**Task requirements:** The data below must be copied in full and without any change.

□ □ □

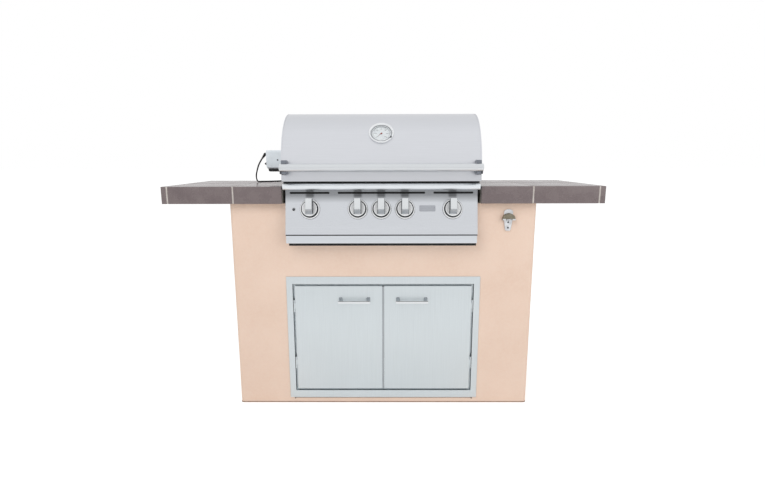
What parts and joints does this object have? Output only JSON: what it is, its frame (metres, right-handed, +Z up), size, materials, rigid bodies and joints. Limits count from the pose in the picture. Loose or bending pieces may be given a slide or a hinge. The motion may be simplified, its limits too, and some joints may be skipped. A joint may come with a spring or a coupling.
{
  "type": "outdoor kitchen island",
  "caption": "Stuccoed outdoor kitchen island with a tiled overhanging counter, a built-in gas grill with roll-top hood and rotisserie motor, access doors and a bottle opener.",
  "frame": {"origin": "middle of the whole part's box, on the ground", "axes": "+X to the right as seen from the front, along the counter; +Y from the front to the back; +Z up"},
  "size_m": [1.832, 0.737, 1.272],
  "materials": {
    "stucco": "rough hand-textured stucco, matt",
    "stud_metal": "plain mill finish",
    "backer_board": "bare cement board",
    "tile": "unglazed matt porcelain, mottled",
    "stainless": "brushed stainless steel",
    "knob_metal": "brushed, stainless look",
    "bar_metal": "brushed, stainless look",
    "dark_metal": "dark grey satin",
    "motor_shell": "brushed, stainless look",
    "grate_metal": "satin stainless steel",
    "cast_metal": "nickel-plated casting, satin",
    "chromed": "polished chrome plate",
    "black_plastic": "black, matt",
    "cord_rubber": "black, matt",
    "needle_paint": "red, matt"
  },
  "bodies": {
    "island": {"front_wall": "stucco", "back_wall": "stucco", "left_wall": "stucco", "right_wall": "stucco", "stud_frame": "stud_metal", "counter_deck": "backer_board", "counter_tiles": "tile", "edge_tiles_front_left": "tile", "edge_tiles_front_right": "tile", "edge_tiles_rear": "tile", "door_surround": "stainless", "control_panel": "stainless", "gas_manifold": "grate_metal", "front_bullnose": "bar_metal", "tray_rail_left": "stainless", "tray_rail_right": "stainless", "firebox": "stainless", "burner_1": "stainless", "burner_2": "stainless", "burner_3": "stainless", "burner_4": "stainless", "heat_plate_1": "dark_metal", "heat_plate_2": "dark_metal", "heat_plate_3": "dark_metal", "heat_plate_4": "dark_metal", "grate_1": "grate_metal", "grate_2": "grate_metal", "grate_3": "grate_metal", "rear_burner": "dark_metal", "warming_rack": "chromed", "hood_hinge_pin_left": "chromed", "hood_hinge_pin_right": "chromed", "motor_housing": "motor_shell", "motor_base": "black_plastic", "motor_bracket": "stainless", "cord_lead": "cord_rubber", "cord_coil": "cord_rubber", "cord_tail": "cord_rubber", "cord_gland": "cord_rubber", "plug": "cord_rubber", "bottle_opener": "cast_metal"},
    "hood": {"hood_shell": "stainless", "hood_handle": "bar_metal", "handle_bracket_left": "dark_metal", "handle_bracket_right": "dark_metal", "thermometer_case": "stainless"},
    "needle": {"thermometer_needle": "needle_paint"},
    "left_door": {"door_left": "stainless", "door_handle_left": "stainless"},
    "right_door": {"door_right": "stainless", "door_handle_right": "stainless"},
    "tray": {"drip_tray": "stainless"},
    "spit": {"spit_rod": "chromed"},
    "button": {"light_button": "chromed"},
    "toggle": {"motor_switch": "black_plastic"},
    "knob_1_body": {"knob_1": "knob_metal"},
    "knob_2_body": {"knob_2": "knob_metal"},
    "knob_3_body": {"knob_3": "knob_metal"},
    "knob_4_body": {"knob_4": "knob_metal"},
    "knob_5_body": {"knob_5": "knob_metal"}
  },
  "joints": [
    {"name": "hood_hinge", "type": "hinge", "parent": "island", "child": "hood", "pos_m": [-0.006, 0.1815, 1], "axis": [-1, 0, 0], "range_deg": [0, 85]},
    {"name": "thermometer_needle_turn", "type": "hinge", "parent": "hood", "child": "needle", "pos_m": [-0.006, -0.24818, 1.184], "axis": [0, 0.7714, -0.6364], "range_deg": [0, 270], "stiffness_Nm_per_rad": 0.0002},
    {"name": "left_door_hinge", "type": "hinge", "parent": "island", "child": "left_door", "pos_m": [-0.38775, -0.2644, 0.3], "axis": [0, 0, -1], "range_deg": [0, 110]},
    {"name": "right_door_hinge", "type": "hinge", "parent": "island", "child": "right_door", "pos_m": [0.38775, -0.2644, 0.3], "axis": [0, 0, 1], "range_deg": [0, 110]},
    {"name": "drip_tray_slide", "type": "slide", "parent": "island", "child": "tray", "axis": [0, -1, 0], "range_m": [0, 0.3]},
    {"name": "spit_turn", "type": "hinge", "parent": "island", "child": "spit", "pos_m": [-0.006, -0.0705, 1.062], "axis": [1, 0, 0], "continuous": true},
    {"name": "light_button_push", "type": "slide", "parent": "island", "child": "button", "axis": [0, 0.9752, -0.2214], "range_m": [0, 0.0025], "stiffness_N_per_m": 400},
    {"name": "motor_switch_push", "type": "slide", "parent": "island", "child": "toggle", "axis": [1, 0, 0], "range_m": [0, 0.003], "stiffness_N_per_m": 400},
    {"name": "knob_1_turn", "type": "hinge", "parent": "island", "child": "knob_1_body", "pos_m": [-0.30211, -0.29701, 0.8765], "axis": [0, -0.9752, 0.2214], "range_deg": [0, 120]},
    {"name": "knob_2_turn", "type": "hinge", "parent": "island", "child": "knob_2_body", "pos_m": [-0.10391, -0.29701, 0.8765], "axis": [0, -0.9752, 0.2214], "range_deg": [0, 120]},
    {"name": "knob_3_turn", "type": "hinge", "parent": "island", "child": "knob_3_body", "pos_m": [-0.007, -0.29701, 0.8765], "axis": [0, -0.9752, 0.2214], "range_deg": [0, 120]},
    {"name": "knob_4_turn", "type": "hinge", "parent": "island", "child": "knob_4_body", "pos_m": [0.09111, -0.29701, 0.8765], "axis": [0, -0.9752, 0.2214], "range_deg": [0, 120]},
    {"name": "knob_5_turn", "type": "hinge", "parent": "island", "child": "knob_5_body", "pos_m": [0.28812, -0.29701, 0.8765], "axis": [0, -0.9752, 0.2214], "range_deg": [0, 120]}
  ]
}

□ □ □

**Result:**
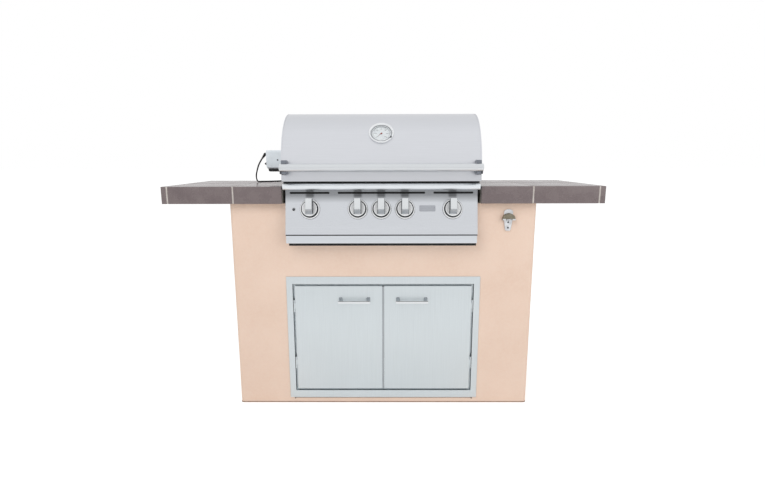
What parts and joints does this object have? Output only JSON: what it is, its frame (metres, right-handed, +Z up), size, materials, rigid bodies and joints. Limits count from the pose in the picture. Loose or bending pieces may be given a slide or a hinge. The motion may be simplified, its limits too, and some joints may be skipped. A joint may come with a spring or a coupling.
{
  "type": "outdoor kitchen island",
  "caption": "Stuccoed outdoor kitchen island with a tiled overhanging counter, a built-in gas grill with roll-top hood and rotisserie motor, access doors and a bottle opener.",
  "frame": {"origin": "middle of the whole part's box, on the ground", "axes": "+X to the right as seen from the front, along the counter; +Y from the front to the back; +Z up"},
  "size_m": [1.832, 0.737, 1.272],
  "materials": {
    "stucco": "rough hand-textured stucco, matt",
    "stud_metal": "plain mill finish",
    "backer_board": "bare cement board",
    "tile": "unglazed matt porcelain, mottled",
    "stainless": "brushed stainless steel",
    "knob_metal": "brushed, stainless look",
    "bar_metal": "brushed, stainless look",
    "dark_metal": "dark grey satin",
    "motor_shell": "brushed, stainless look",
    "grate_metal": "satin stainless steel",
    "cast_metal": "nickel-plated casting, satin",
    "chromed": "polished chrome plate",
    "black_plastic": "black, matt",
    "cord_rubber": "black, matt",
    "needle_paint": "red, matt"
  },
  "bodies": {
    "island": {"front_wall": "stucco", "back_wall": "stucco", "left_wall": "stucco", "right_wall": "stucco", "stud_frame": "stud_metal", "counter_deck": "backer_board", "counter_tiles": "tile", "edge_tiles_front_left": "tile", "edge_tiles_front_right": "tile", "edge_tiles_rear": "tile", "door_surround": "stainless", "control_panel": "stainless", "gas_manifold": "grate_metal", "front_bullnose": "bar_metal", "tray_rail_left": "stainless", "tray_rail_right": "stainless", "firebox": "stainless", "burner_1": "stainless", "burner_2": "stainless", "burner_3": "stainless", "burner_4": "stainless", "heat_plate_1": "dark_metal", "heat_plate_2": "dark_metal", "heat_plate_3": "dark_metal", "heat_plate_4": "dark_metal", "grate_1": "grate_metal", "grate_2": "grate_metal", "grate_3": "grate_metal", "rear_burner": "dark_metal", "warming_rack": "chromed", "hood_hinge_pin_left": "chromed", "hood_hinge_pin_right": "chromed", "motor_housing": "motor_shell", "motor_base": "black_plastic", "motor_bracket": "stainless", "cord_lead": "cord_rubber", "cord_coil": "cord_rubber", "cord_tail": "cord_rubber", "cord_gland": "cord_rubber", "plug": "cord_rubber", "bottle_opener": "cast_metal"},
    "hood": {"hood_shell": "stainless", "hood_handle": "bar_metal", "handle_bracket_left": "dark_metal", "handle_bracket_right": "dark_metal", "thermometer_case": "stainless"},
    "needle": {"thermometer_needle": "needle_paint"},
    "left_door": {"door_left": "stainless", "door_handle_left": "stainless"},
    "right_door": {"door_right": "stainless", "door_handle_right": "stainless"},
    "tray": {"drip_tray": "stainless"},
    "spit": {"spit_rod": "chromed"},
    "button": {"light_button": "chromed"},
    "toggle": {"motor_switch": "black_plastic"},
    "knob_1_body": {"knob_1": "knob_metal"},
    "knob_2_body": {"knob_2": "knob_metal"},
    "knob_3_body": {"knob_3": "knob_metal"},
    "knob_4_body": {"knob_4": "knob_metal"},
    "knob_5_body": {"knob_5": "knob_metal"}
  },
  "joints": [
    {"name": "hood_hinge", "type": "hinge", "parent": "island", "child": "hood", "pos_m": [-0.006, 0.1815, 1], "axis": [-1, 0, 0], "range_deg": [0, 85]},
    {"name": "thermometer_needle_turn", "type": "hinge", "parent": "hood", "child": "needle", "pos_m": [-0.006, -0.24818, 1.184], "axis": [0, 0.7714, -0.6364], "range_deg": [0, 270], "stiffness_Nm_per_rad": 0.0002},
    {"name": "left_door_hinge", "type": "hinge", "parent": "island", "child": "left_door", "pos_m": [-0.38775, -0.2644, 0.3], "axis": [0, 0, -1], "range_deg": [0, 110]},
    {"name": "right_door_hinge", "type": "hinge", "parent": "island", "child": "right_door", "pos_m": [0.38775, -0.2644, 0.3], "axis": [0, 0, 1], "range_deg": [0, 110]},
    {"name": "drip_tray_slide", "type": "slide", "parent": "island", "child": "tray", "axis": [0, -1, 0], "range_m": [0, 0.3]},
    {"name": "spit_turn", "type": "hinge", "parent": "island", "child": "spit", "pos_m": [-0.006, -0.0705, 1.062], "axis": [1, 0, 0], "continuous": true},
    {"name": "light_button_push", "type": "slide", "parent": "island", "child": "button", "axis": [0, 0.9752, -0.2214], "range_m": [0, 0.0025], "stiffness_N_per_m": 400},
    {"name": "motor_switch_push", "type": "slide", "parent": "island", "child": "toggle", "axis": [1, 0, 0], "range_m": [0, 0.003], "stiffness_N_per_m": 400},
    {"name": "knob_1_turn", "type": "hinge", "parent": "island", "child": "knob_1_body", "pos_m": [-0.30211, -0.29701, 0.8765], "axis": [0, -0.9752, 0.2214], "range_deg": [0, 120]},
    {"name": "knob_2_turn", "type": "hinge", "parent": "island", "child": "knob_2_body", "pos_m": [-0.10391, -0.29701, 0.8765], "axis": [0, -0.9752, 0.2214], "range_deg": [0, 120]},
    {"name": "knob_3_turn", "type": "hinge", "parent": "island", "child": "knob_3_body", "pos_m": [-0.007, -0.29701, 0.8765], "axis": [0, -0.9752, 0.2214], "range_deg": [0, 120]},
    {"name": "knob_4_turn", "type": "hinge", "parent": "island", "child": "knob_4_body", "pos_m": [0.09111, -0.29701, 0.8765], "axis": [0, -0.9752, 0.2214], "range_deg": [0, 120]},
    {"name": "knob_5_turn", "type": "hinge", "parent": "island", "child": "knob_5_body", "pos_m": [0.28812, -0.29701, 0.8765], "axis": [0, -0.9752, 0.2214], "range_deg": [0, 120]}
  ]
}